By Daily Mail Reporter
Euro crisis is spreading, says EU chief Barroso, as Britain could be forced to pay more to stave off collapse
The eurozone must make further changes to its bailout fund to ensure the debt crisis does not spread to Italy and Spain, a top EU official said today.
European Commission President Jose Manuel Barroso made the claim just two weeks after eurozone leaders reached an ‘historic’ deal on the currency union’s crisis strategy – including a second bailout for Greece.
The accord, which also included far-reaching new powers for the rescue fund, has failed to stem panic on financial markets over the ability of Italy and Spain – third and fourth largest economies in the eurozone – to repay their debts.
Although yields, or interest rates, on Italian and Spanish bonds were below records reached earlier this week, the two countries’ stock markets were once again firmly in the red and the euro lost 0.9 per cent against the dollar.
The main reason for that sell-off was ‘the undisciplined communication and the complexity and incompleteness of the 21st July package,’ Mr Barroso said in a letter to eurozone leaders yesterday.
That has led to ‘a growing scepticism among investors about the systematic capacity of the euro area to respond to the evolving crisis,’ he wrote.
Mr Barroso urged a ‘rapid reassessment of all elements related to the eurozone’s bailout fund’ – known as the the European Financial Stability Facility – so it could ‘effectively use its new powers’.
A spokesman for Mr Barroso confirmed that those elements included the fund’s size.
On July 21, eurozone leaders decided to equip the EFSF with new pre-emptive powers, including the ability to buy up distressed government bonds to support their prices or extending short-term credit lines to countries before they hit a crisis.
That was a recognition that rescue packages like the ones given to Greece, Ireland and Portugal, which keep those countries out of the market for several years, would be far too expensive for Italy and Spain.
But analysts have said the EFSF will not be able to properly use these new powers at its current size.
Of the 440billion euros in the fund, 43.7 billion has been committed to the bailouts in Ireland and Portugal.
The EFSF will see its reserves diminished significantly by a new 109 billion euro rescue package for Greece, of which the International Monetary Fund may contribute less than a third, and by having to take over the 32.9 billion euro in bilateral loans left to pay from Greece’s first bailout.
That would leave the fund with less than 300 billion euro – not enough to successfully help Italy and Spain, analysts have warned.
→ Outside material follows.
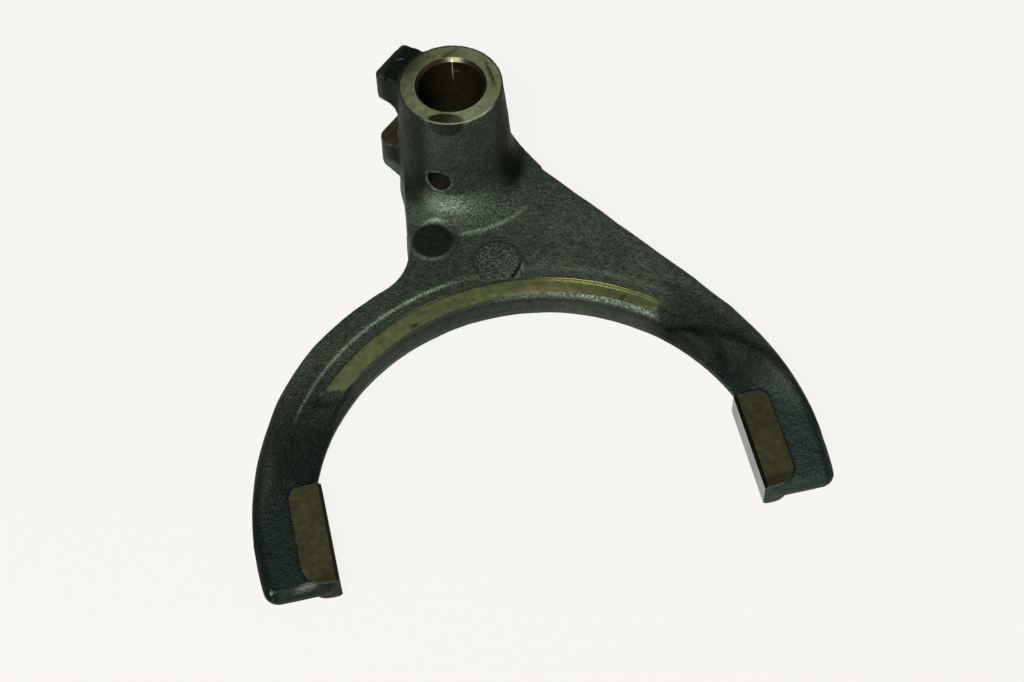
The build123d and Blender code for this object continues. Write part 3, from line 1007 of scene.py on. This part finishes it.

A large-scale intervention in secondary bond markets could easily suck up much of that, considering that the European Central Bank spent almost 80 billion euros on cushioning drops in Irish, Portuguese and Greek bonds before those much smaller countries had to be bailed out.
Mr Barroso also urged leaders to speed up the implementation of the previously agreed changes to the fund, which have to be ratified by national governments and in many cases parliaments, which are currently on summer breaks.
At the moment, experts from eurozone countries as well as the ECB and the commission are still poring over the decisions taken by the leaders, and Mr Barroso’s letter indicated that some states may already be pulling back from their commitments.
‘These changes should also avoid introducing excessive constraints in terms of either additional conditionality or collateralisation of EFSF lending,’ Mr Barroso wrote.
The July 21 deal was vague on the conditions under which the EFSF would be allowed to intervene in the bond markets, saying only it would come with ECB analysis and the approval of all eurozone countries.
The most recent anxiety over Italy and Spain comes after banks and other private investors on Greek bonds were asked to take some losses as part of the country’s second bailout – a move that the eurozone had ruled out for most of the crisis and which analysts warn may well be in the cards for other weak European states.
It also coincides with a broader fear that the U.S. economy, in particular, may be weakening, dealing a further blow to Europe’s recovery.
That fear has gripped stock markets for the past couple of weeks and Thursday was proving no exception – Milan’s main index plunged a further 2.1 per cent while shares on Spain’s Ibex were down 0.2 per cent.